• **REQUIREMENT**: Reproduce the lines below from the one that contains "Continue the three.js" through the end, inclusive, and add nothing.

• **PROVIDED RECORDS**:
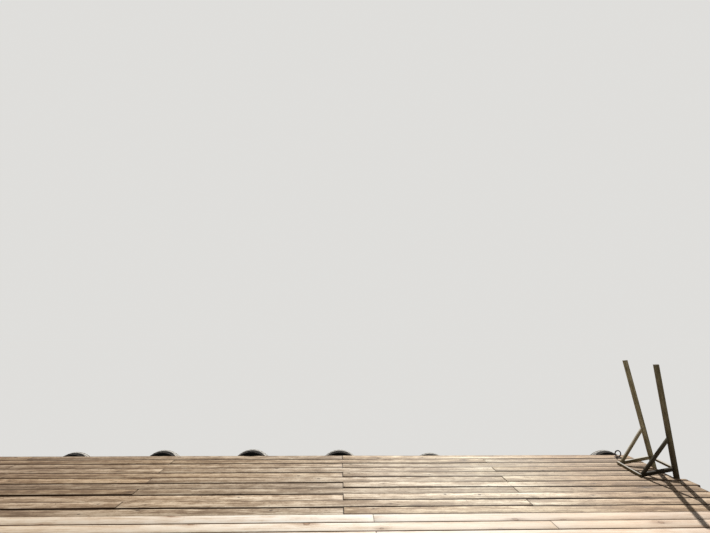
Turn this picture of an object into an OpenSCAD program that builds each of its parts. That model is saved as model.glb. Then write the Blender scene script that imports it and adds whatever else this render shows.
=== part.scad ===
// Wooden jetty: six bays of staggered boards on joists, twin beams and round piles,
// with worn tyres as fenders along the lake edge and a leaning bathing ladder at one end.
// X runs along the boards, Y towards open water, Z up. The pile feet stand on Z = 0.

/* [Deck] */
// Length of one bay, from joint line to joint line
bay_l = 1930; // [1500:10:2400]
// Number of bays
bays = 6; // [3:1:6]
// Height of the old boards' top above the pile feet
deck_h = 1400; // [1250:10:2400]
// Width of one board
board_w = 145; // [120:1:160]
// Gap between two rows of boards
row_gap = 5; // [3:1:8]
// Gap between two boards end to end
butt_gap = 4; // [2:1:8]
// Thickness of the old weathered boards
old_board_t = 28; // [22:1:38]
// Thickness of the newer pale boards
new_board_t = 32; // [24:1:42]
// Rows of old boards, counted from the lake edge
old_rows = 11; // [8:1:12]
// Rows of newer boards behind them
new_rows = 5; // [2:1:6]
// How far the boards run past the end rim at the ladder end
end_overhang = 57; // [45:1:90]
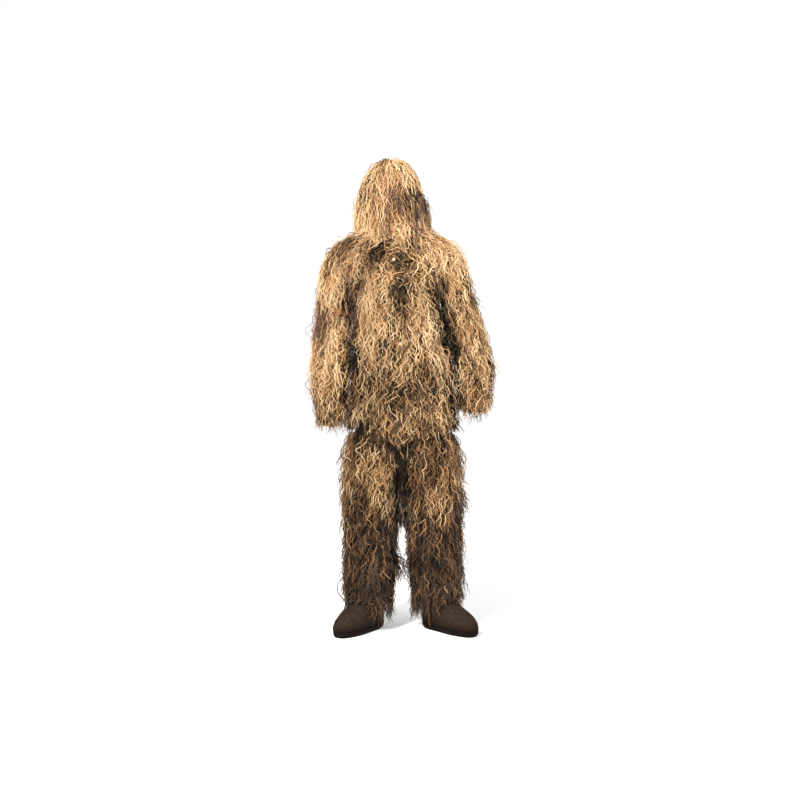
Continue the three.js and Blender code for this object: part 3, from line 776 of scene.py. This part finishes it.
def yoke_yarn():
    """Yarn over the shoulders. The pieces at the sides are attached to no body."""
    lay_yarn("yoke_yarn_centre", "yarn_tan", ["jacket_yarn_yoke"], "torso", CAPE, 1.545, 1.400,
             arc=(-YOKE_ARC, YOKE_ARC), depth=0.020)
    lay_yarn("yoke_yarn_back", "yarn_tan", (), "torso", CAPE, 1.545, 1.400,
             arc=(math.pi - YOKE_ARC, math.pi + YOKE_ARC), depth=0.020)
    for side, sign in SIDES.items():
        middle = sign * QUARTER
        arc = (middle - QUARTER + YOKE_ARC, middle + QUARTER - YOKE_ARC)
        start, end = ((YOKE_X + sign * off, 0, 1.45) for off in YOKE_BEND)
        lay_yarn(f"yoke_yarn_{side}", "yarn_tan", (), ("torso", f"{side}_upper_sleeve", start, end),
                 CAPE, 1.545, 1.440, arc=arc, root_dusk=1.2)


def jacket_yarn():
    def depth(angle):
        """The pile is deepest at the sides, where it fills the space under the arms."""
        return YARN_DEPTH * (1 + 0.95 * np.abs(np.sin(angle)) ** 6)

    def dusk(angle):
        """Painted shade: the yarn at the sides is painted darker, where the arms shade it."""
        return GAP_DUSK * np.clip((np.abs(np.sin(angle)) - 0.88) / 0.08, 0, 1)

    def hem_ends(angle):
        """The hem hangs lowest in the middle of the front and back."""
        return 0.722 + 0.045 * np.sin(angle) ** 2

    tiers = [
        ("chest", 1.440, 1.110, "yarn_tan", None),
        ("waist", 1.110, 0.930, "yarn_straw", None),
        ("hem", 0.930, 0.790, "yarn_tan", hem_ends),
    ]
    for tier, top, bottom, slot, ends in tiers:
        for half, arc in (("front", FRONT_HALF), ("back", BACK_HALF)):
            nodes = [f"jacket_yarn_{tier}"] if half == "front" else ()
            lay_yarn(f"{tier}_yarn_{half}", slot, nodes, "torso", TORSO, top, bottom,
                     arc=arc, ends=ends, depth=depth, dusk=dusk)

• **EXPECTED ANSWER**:
Continue the three.js and Blender code for this object: part 3, from line 776 of scene.py. This part finishes it.
def yoke_yarn():
    """Yarn over the shoulders. The pieces at the sides are attached to no body."""
    lay_yarn("yoke_yarn_centre", "yarn_tan", ["jacket_yarn_yoke"], "torso", CAPE, 1.545, 1.400,
             arc=(-YOKE_ARC, YOKE_ARC), depth=0.020)
    lay_yarn("yoke_yarn_back", "yarn_tan", (), "torso", CAPE, 1.545, 1.400,
             arc=(math.pi - YOKE_ARC, math.pi + YOKE_ARC), depth=0.020)
    for side, sign in SIDES.items():
        middle = sign * QUARTER
        arc = (middle - QUARTER + YOKE_ARC, middle + QUARTER - YOKE_ARC)
        start, end = ((YOKE_X + sign * off, 0, 1.45) for off in YOKE_BEND)
        lay_yarn(f"yoke_yarn_{side}", "yarn_tan", (), ("torso", f"{side}_upper_sleeve", start, end),
                 CAPE, 1.545, 1.440, arc=arc, root_dusk=1.2)


def jacket_yarn():
    def depth(angle):
        """The pile is deepest at the sides, where it fills the space under the arms."""
        return YARN_DEPTH * (1 + 0.95 * np.abs(np.sin(angle)) ** 6)

    def dusk(angle):
        """Painted shade: the yarn at the sides is painted darker, where the arms shade it."""
        return GAP_DUSK * np.clip((np.abs(np.sin(angle)) - 0.88) / 0.08, 0, 1)

    def hem_ends(angle):
        """The hem hangs lowest in the middle of the front and back."""
        return 0.722 + 0.045 * np.sin(angle) ** 2

    tiers = [
        ("chest", 1.440, 1.110, "yarn_tan", None),
        ("waist", 1.110, 0.930, "yarn_straw", None),
        ("hem", 0.930, 0.790, "yarn_tan", hem_ends),
    ]
    for tier, top, bottom, slot, ends in tiers:
        for half, arc in (("front", FRONT_HALF), ("back", BACK_HALF)):
            nodes = [f"jacket_yarn_{tier}"] if half == "front" else ()
            lay_yarn(f"{tier}_yarn_{half}", slot, nodes, "torso", TORSO, top, bottom,
                     arc=arc, ends=ends, depth=depth, dusk=dusk)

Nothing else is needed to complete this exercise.